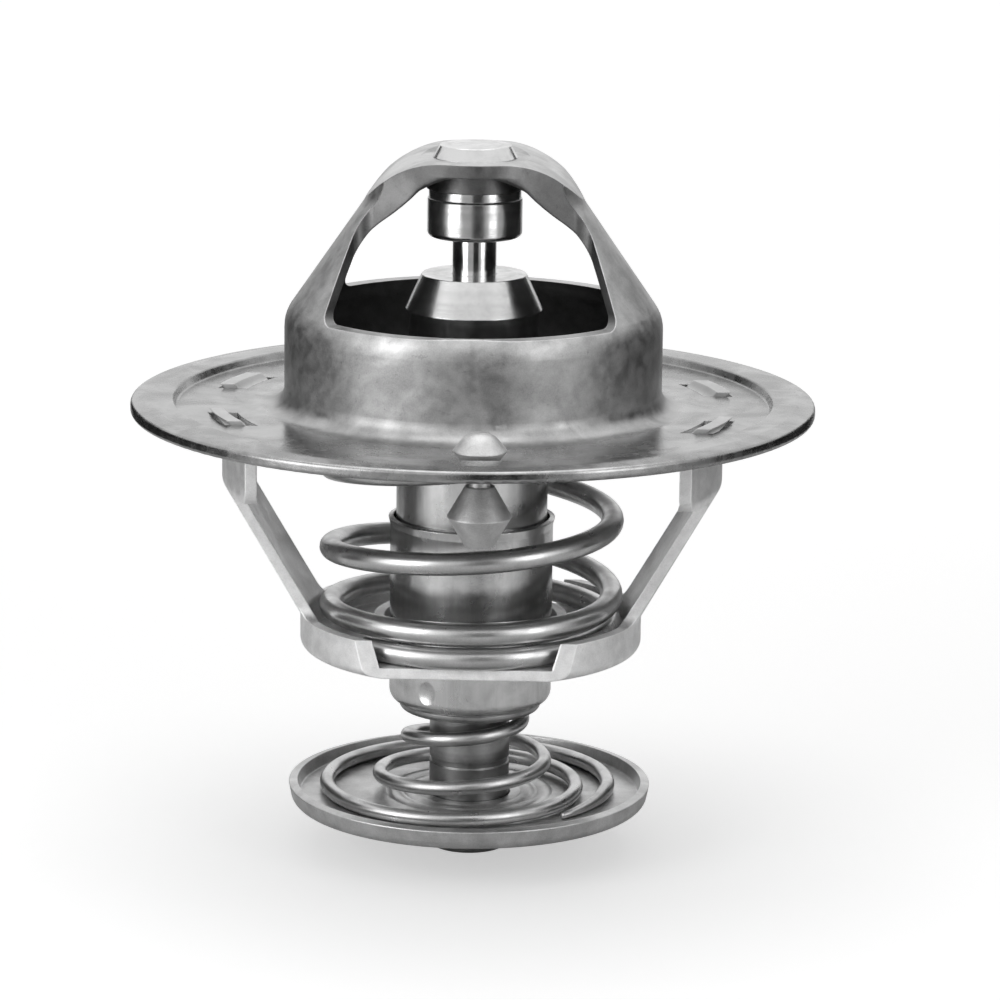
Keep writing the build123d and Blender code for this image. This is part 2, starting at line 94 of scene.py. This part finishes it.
▬▬▬
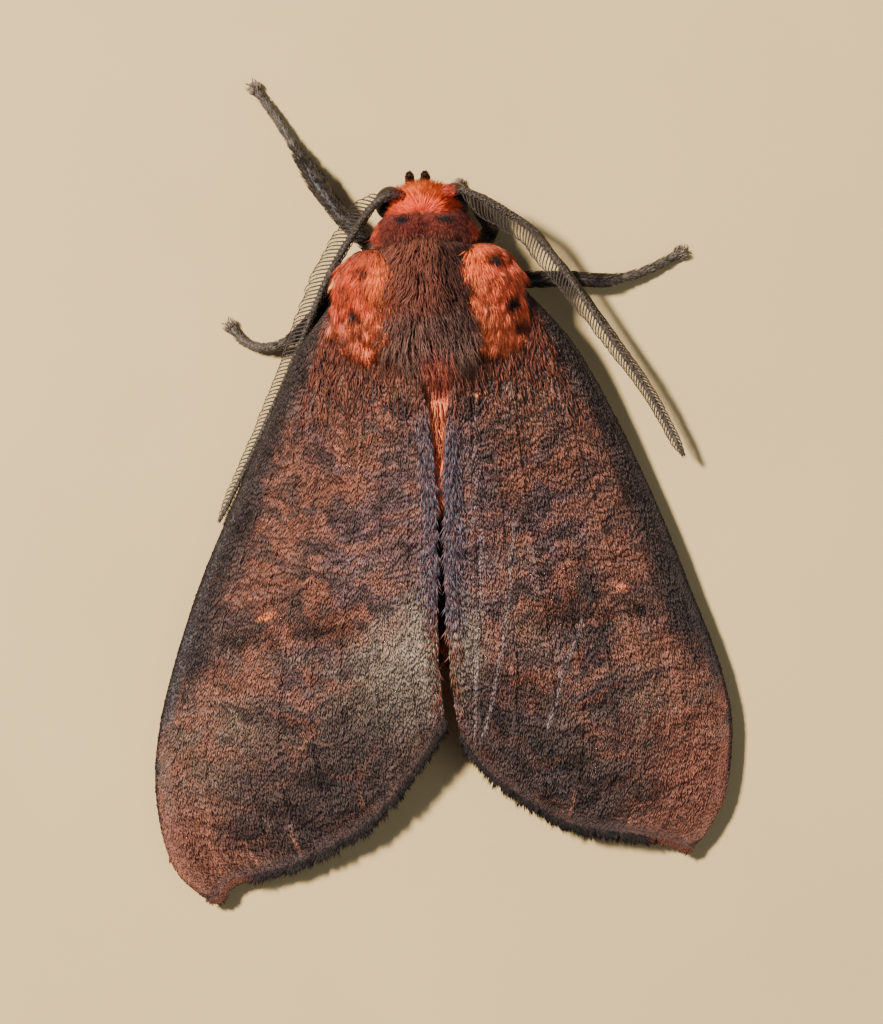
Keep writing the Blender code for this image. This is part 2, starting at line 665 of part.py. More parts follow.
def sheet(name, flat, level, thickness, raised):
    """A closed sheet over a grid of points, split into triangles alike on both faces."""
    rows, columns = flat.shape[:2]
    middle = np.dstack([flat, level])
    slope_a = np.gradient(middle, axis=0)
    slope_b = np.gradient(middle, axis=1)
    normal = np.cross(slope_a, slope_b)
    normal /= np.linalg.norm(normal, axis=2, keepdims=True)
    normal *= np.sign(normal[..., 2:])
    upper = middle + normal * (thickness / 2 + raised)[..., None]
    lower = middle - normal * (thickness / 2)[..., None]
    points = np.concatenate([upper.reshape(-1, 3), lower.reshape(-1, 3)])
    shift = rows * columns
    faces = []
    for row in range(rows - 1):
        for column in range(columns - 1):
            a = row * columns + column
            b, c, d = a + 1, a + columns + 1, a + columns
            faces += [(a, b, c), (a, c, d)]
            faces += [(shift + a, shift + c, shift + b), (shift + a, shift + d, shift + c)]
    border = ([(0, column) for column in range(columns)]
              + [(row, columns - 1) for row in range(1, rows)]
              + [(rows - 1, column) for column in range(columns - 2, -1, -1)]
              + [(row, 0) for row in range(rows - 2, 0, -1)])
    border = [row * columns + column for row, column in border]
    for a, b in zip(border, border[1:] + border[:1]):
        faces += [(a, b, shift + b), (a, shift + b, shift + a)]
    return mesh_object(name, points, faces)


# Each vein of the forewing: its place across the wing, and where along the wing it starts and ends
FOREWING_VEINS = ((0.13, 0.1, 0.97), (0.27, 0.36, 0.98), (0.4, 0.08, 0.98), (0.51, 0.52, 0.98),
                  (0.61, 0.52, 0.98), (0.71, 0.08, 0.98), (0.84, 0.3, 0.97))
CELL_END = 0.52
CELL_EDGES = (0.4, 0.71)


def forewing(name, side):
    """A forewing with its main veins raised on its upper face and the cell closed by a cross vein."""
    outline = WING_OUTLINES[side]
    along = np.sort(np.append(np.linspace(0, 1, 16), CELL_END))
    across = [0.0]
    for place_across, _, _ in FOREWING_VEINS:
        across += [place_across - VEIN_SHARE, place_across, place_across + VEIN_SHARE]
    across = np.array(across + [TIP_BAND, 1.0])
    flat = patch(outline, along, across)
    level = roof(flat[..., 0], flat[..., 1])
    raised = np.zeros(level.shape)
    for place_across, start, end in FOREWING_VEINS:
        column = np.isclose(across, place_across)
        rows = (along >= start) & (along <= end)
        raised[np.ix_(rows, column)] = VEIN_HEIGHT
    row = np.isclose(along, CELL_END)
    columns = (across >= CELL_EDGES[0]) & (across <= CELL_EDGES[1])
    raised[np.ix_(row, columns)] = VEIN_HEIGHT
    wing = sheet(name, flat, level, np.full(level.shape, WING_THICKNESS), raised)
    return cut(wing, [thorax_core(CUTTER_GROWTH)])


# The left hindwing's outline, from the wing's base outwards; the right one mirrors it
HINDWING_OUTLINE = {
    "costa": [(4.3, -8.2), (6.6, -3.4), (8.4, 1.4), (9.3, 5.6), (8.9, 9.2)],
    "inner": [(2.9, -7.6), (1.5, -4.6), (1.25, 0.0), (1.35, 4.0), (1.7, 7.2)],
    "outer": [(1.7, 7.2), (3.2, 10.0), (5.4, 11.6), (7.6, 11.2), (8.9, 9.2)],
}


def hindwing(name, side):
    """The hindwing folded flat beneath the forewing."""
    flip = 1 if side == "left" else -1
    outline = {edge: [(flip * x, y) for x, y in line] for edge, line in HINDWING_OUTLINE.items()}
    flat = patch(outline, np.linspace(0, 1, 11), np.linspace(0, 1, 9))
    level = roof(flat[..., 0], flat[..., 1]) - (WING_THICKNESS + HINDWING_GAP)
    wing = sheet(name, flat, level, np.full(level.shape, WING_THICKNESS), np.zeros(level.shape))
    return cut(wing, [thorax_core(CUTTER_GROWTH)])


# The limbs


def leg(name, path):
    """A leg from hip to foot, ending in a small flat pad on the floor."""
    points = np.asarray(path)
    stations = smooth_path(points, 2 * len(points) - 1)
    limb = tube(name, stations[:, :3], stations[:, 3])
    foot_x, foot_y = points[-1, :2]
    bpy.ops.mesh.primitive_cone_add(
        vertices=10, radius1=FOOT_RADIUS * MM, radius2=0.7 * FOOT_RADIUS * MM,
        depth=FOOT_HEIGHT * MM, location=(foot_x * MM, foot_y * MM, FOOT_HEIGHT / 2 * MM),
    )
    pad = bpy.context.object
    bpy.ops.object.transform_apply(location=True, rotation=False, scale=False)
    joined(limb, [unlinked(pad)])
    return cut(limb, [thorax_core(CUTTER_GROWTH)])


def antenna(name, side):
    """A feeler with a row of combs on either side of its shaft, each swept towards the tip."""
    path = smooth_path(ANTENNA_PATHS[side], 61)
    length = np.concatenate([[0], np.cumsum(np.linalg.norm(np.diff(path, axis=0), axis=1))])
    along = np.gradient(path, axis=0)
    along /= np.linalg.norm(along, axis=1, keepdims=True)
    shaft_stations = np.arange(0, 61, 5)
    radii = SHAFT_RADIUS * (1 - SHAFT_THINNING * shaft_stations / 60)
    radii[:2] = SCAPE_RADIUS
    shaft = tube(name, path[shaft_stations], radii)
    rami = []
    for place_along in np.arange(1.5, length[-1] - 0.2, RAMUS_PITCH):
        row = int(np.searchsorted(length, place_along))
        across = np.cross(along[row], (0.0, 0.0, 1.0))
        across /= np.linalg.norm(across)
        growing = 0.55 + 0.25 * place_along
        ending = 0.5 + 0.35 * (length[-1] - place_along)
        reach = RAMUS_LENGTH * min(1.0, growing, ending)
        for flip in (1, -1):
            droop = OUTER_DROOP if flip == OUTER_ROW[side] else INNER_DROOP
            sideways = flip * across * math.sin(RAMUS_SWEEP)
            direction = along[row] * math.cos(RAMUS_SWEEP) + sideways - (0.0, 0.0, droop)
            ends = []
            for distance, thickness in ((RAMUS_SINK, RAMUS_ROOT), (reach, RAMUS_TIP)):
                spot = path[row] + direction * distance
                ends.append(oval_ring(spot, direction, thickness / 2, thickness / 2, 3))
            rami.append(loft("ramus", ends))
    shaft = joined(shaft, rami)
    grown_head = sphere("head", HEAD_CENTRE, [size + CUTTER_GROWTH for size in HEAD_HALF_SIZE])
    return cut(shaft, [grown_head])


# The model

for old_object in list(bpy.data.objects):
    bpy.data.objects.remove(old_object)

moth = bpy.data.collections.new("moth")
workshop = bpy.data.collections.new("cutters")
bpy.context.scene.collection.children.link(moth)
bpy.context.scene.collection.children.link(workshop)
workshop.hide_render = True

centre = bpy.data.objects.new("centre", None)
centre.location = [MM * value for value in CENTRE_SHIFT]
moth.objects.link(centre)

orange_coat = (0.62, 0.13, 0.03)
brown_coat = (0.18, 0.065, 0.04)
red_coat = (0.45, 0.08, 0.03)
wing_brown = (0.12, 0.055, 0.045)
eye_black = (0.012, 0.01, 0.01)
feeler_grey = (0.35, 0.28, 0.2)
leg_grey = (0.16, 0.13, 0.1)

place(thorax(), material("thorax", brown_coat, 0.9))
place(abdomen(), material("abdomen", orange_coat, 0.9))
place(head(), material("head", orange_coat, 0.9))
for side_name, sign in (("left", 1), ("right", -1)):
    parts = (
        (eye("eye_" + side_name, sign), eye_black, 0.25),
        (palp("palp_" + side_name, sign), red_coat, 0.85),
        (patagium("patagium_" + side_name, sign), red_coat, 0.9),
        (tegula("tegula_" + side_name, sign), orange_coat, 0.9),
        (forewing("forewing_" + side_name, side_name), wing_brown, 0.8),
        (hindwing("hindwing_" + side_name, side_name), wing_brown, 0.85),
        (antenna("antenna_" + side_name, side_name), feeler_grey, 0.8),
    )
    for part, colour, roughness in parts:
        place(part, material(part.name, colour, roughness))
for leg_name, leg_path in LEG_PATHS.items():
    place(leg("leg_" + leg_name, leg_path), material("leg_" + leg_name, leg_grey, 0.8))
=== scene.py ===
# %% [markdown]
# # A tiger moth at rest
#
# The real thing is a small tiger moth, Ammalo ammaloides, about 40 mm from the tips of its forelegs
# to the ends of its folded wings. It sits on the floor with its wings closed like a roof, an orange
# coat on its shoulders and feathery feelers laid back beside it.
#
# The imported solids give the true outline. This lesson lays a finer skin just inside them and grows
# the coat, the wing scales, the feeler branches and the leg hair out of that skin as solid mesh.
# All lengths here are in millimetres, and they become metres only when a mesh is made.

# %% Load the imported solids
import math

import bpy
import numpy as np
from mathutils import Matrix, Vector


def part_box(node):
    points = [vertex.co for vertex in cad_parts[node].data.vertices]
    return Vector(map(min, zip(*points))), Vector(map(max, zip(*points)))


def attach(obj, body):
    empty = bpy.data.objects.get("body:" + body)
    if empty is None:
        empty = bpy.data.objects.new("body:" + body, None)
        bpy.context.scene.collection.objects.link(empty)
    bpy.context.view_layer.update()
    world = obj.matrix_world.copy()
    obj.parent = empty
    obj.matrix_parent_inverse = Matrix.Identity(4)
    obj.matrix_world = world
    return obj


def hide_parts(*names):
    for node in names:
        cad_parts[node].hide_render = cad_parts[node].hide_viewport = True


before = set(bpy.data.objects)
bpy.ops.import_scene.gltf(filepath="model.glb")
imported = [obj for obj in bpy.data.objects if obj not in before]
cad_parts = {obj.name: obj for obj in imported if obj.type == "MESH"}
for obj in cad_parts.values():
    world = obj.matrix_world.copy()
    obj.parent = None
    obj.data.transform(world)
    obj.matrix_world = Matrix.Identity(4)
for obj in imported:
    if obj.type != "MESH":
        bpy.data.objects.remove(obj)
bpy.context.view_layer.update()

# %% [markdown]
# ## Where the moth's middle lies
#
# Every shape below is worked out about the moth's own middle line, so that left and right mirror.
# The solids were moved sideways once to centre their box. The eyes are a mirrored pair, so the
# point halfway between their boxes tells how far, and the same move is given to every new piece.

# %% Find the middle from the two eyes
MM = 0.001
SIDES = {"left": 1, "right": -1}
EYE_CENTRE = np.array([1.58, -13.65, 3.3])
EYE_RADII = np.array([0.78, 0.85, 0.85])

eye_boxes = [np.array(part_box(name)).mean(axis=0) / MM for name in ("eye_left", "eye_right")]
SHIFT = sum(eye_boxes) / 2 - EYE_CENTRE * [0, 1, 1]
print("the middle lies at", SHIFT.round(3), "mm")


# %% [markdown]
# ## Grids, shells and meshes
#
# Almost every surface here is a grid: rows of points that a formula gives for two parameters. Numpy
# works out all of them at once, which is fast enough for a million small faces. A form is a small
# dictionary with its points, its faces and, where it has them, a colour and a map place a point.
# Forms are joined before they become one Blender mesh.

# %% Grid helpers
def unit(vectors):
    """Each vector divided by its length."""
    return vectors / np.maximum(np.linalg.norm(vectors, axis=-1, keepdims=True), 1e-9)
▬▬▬
WHAT YOU NEED TO DO —
Starting with the line with "Keep writing the Blender" and ending with the line with "CELL_EDGES = (0.4, 0.71)", extract every line exactly and nothing outside that span.

FINISHED TASK —
Keep writing the Blender code for this image. This is part 2, starting at line 665 of part.py. More parts follow.
def sheet(name, flat, level, thickness, raised):
    """A closed sheet over a grid of points, split into triangles alike on both faces."""
    rows, columns = flat.shape[:2]
    middle = np.dstack([flat, level])
    slope_a = np.gradient(middle, axis=0)
    slope_b = np.gradient(middle, axis=1)
    normal = np.cross(slope_a, slope_b)
    normal /= np.linalg.norm(normal, axis=2, keepdims=True)
    normal *= np.sign(normal[..., 2:])
    upper = middle + normal * (thickness / 2 + raised)[..., None]
    lower = middle - normal * (thickness / 2)[..., None]
    points = np.concatenate([upper.reshape(-1, 3), lower.reshape(-1, 3)])
    shift = rows * columns
    faces = []
    for row in range(rows - 1):
        for column in range(columns - 1):
            a = row * columns + column
            b, c, d = a + 1, a + columns + 1, a + columns
            faces += [(a, b, c), (a, c, d)]
            faces += [(shift + a, shift + c, shift + b), (shift + a, shift + d, shift + c)]
    border = ([(0, column) for column in range(columns)]
              + [(row, columns - 1) for row in range(1, rows)]
              + [(rows - 1, column) for column in range(columns - 2, -1, -1)]
              + [(row, 0) for row in range(rows - 2, 0, -1)])
    border = [row * columns + column for row, column in border]
    for a, b in zip(border, border[1:] + border[:1]):
        faces += [(a, b, shift + b), (a, shift + b, shift + a)]
    return mesh_object(name, points, faces)


# Each vein of the forewing: its place across the wing, and where along the wing it starts and ends
FOREWING_VEINS = ((0.13, 0.1, 0.97), (0.27, 0.36, 0.98), (0.4, 0.08, 0.98), (0.51, 0.52, 0.98),
                  (0.61, 0.52, 0.98), (0.71, 0.08, 0.98), (0.84, 0.3, 0.97))
CELL_END = 0.52
CELL_EDGES = (0.4, 0.71)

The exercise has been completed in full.